The Indian Clearing Corporation (ICCL), a subsidiary of BSE, is facing scrutiny from SEBI for alleged violations of clearing norms related to interoperability of clearing corporations (CCP).
ICCL has received a show-cause notice and a letter from SEBI concerning these violations.
ICCL has submitted a settlement application without admitting guilt, indicating its willingness to settle the matter for a proposed amount of ₹8.62 crore, subject to ongoing discussions with SEBI.
This development marks the second regulatory challenge for BSE recently, following its provision of ₹169.8 crore for differential regulatory fees on options contracts.
The issue revolves around SEBI's 2018 circular on CCP interoperability, which mandates sufficient collateral maintenance between CCPs to mitigate financial risks in case of defaults.
ICCL's specific violations relate to these norms, particularly regarding the maintenance of inter-CCP collateral.

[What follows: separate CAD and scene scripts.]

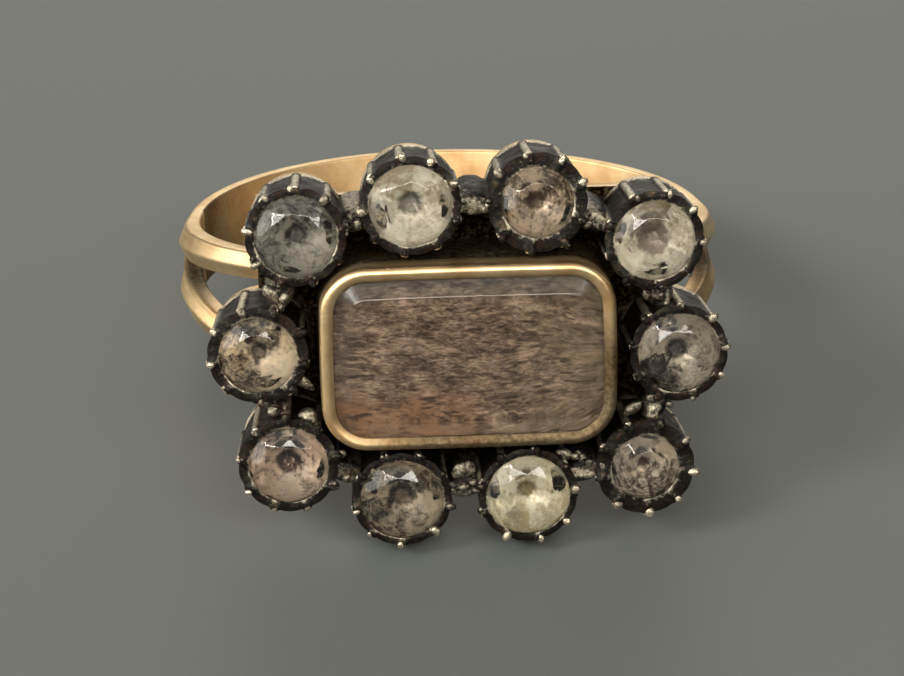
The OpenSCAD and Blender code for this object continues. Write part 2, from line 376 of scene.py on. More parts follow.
def silver_material():
    """Silver blackened by age: a dark sulphide skin, in places browner, greener or crusted, rubbed
    through to bright grey silver on ribs, grains and rims."""
    material, tree, shader = new_material("blackened_silver")
    place = add_node(tree, "TexCoord", "Object")
    wear = add_node(tree, "Attribute", "Fac", attribute_name="wear")
    patch = add_node(
        tree, "TexNoise", "Fac", {"Vector": place, "Scale": per_mm(0.7), "Detail": 5.0, "Roughness": 0.65}
    )
    grit = add_node(
        tree, "TexNoise", "Fac", {"Vector": place, "Scale": per_mm(0.13), "Detail": 5.0, "Roughness": 0.7}
    )
    skin = add_node(
        tree,
        "ValToRGB",
        "Color",
        {"Fac": patch},
        stops=[
            (0.3, "#120e0e"),
            (0.42, "#2c231b"),
            (0.5, "#1e191a"),
            (0.58, "#282a23"),
            (0.66, "#463a2d"),
            (0.76, "#6e604a"),
        ],
    )
    # The wear shows where the grit stands proud, so its edge is broken
    broken = add_node(tree, "Math", "Value", {0: grit, 1: 1.2, 2: wear}, operation="MULTIPLY_ADD")
    bare = add_node(tree, "MapRange", "Result", {"Value": broken, "From Min": 0.8, "From Max": 1.3})
    colour = add_node(
        tree, "Mix", "Result", {"Factor": bare, "A": skin, "B": linear("#d3c8b0")}, data_type="RGBA"
    )
    tree.links.new(colour, shader.inputs["Base Color"])
    crusted = add_node(
        tree,
        "MapRange",
        "Result",
        {"Value": patch, "From Min": 0.35, "From Max": 0.65, "To Min": 0.58, "To Max": 0.3},
    )
    rough = add_node(
        tree, "Math", "Value", {0: bare, 1: -0.2, 2: crusted}, operation="MULTIPLY_ADD", use_clamp=True
    )
    tree.links.new(rough, shader.inputs["Roughness"])
    relief = add_node(tree, "Math", "Value", {0: patch, 1: 2.5, 2: grit}, operation="MULTIPLY_ADD")
    bump = add_node(tree, "Bump", "Normal", {"Height": relief, "Strength": 0.9, "Distance": 0.045 * MM})
    tree.links.new(bump, shader.inputs["Normal"])
    shader.inputs["Metallic"].default_value = 0.9
    return material


def paste_material():
    """Lead-glass paste, cut and polished two hundred years ago: clear, brilliant, its facets slightly
    scratched and rubbed."""
    material, tree, shader = new_material("cut_paste")
    place = add_node(tree, "TexCoord", "Object")
    rub = add_node(
        tree, "TexNoise", "Fac", {"Vector": place, "Scale": per_mm(0.35), "Detail": 6.0, "Roughness": 0.7}
    )
    rough = add_node(
        tree,
        "MapRange",
        "Result",
        {"Value": rub, "From Min": 0.4, "From Max": 0.7, "To Min": 0.04, "To Max": 0.14},
    )
    tree.links.new(rough, shader.inputs["Roughness"])
    bump = add_node(tree, "Bump", "Normal", {"Height": rub, "Strength": 0.3, "Distance": 0.02 * MM})
    tree.links.new(bump, shader.inputs["Normal"])
    shader.inputs["Base Color"].default_value = linear("#fbf6ee")
    shader.inputs["Transmission Weight"].default_value = 1.0
    shader.inputs["IOR"].default_value = 1.58
    return material


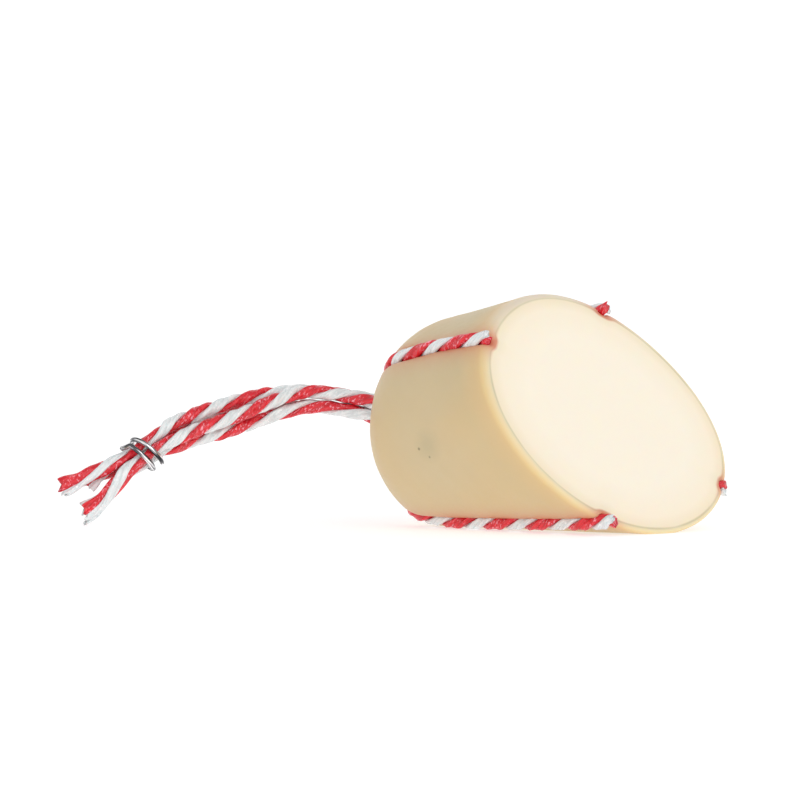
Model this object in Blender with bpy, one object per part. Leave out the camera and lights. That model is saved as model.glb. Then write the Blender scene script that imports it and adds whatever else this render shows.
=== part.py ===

As per the circular, collateral between CCPs must be kept separate in designated accounts to ensure clarity and avoid mingling with the CCP's core fund.
ICCL had a bank guarantee of ₹7,700 crore for inter-CCP collateral as of March 31, significantly up from ₹3,000 crore the previous year, as stated in BSE's annual report.
In addition to CCP matters, ICCL's mutual fund segment encountered challenges last year, including incorrect data updates and delays in processing refunds due to technological constraints and procedural errors. These issues arose following SEBI's regulatory changes affecting payment aggregators and data handling protocols.
The BSE has made provisions to address these challenges as outlined in its annual report.